Begin DATA SHOWN
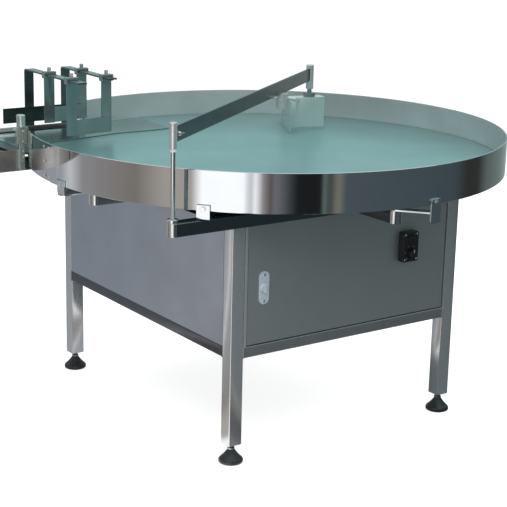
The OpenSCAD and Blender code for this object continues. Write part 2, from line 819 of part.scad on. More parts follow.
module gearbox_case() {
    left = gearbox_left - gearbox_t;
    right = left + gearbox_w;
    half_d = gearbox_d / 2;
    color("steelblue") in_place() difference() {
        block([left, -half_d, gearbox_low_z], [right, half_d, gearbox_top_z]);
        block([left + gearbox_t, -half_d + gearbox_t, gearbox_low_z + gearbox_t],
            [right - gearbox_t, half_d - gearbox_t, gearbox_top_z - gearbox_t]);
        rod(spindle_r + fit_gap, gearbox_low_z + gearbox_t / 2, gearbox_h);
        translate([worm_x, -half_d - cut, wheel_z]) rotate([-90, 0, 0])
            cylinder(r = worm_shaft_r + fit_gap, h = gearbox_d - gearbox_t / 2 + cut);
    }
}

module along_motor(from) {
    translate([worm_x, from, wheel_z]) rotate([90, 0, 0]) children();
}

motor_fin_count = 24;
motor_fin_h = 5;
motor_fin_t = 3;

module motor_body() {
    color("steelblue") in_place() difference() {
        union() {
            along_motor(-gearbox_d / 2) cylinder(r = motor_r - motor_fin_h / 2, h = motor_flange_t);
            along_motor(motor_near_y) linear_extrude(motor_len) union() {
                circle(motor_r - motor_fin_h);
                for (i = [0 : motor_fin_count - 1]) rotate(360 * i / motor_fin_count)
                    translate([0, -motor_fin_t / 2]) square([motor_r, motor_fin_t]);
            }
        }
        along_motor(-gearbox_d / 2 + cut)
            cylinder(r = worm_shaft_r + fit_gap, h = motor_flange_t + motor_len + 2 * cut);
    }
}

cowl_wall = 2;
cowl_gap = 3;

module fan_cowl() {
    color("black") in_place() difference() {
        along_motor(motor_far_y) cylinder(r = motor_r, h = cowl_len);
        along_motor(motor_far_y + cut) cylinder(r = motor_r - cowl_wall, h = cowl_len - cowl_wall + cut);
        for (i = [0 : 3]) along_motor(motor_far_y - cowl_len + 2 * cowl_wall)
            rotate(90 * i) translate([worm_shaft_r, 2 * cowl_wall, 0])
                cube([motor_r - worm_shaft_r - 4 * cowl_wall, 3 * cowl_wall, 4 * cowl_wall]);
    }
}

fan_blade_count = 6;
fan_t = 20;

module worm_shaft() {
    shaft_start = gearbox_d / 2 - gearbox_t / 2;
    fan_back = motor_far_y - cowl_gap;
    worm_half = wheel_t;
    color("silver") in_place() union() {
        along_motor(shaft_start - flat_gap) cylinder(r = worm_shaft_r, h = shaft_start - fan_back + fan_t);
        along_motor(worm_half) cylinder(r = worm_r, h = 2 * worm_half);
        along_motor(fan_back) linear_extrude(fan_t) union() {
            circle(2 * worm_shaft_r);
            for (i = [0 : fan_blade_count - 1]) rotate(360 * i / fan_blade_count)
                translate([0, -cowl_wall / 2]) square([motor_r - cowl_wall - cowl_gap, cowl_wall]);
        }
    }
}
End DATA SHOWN
* GIVEN TASK *
What you return should be the lines from the start of the data through the line with "fan_t = 20;", quoted exactly and nothing more.

* THE RESULT *
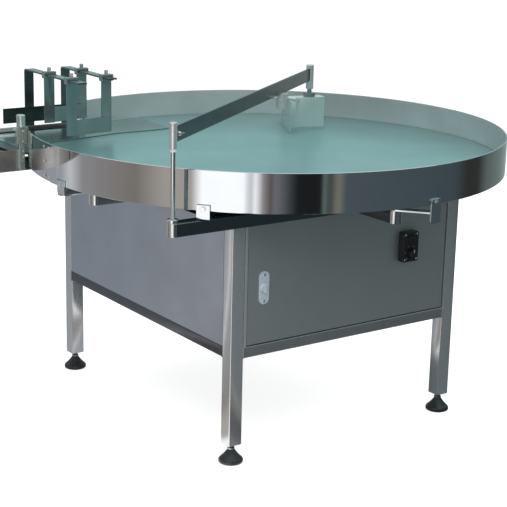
The OpenSCAD and Blender code for this object continues. Write part 2, from line 819 of part.scad on. More parts follow.
module gearbox_case() {
    left = gearbox_left - gearbox_t;
    right = left + gearbox_w;
    half_d = gearbox_d / 2;
    color("steelblue") in_place() difference() {
        block([left, -half_d, gearbox_low_z], [right, half_d, gearbox_top_z]);
        block([left + gearbox_t, -half_d + gearbox_t, gearbox_low_z + gearbox_t],
            [right - gearbox_t, half_d - gearbox_t, gearbox_top_z - gearbox_t]);
        rod(spindle_r + fit_gap, gearbox_low_z + gearbox_t / 2, gearbox_h);
        translate([worm_x, -half_d - cut, wheel_z]) rotate([-90, 0, 0])
            cylinder(r = worm_shaft_r + fit_gap, h = gearbox_d - gearbox_t / 2 + cut);
    }
}

module along_motor(from) {
    translate([worm_x, from, wheel_z]) rotate([90, 0, 0]) children();
}

motor_fin_count = 24;
motor_fin_h = 5;
motor_fin_t = 3;

module motor_body() {
    color("steelblue") in_place() difference() {
        union() {
            along_motor(-gearbox_d / 2) cylinder(r = motor_r - motor_fin_h / 2, h = motor_flange_t);
            along_motor(motor_near_y) linear_extrude(motor_len) union() {
                circle(motor_r - motor_fin_h);
                for (i = [0 : motor_fin_count - 1]) rotate(360 * i / motor_fin_count)
                    translate([0, -motor_fin_t / 2]) square([motor_r, motor_fin_t]);
            }
        }
        along_motor(-gearbox_d / 2 + cut)
            cylinder(r = worm_shaft_r + fit_gap, h = motor_flange_t + motor_len + 2 * cut);
    }
}

cowl_wall = 2;
cowl_gap = 3;

module fan_cowl() {
    color("black") in_place() difference() {
        along_motor(motor_far_y) cylinder(r = motor_r, h = cowl_len);
        along_motor(motor_far_y + cut) cylinder(r = motor_r - cowl_wall, h = cowl_len - cowl_wall + cut);
        for (i = [0 : 3]) along_motor(motor_far_y - cowl_len + 2 * cowl_wall)
            rotate(90 * i) translate([worm_shaft_r, 2 * cowl_wall, 0])
                cube([motor_r - worm_shaft_r - 4 * cowl_wall, 3 * cowl_wall, 4 * cowl_wall]);
    }
}

fan_blade_count = 6;
fan_t = 20;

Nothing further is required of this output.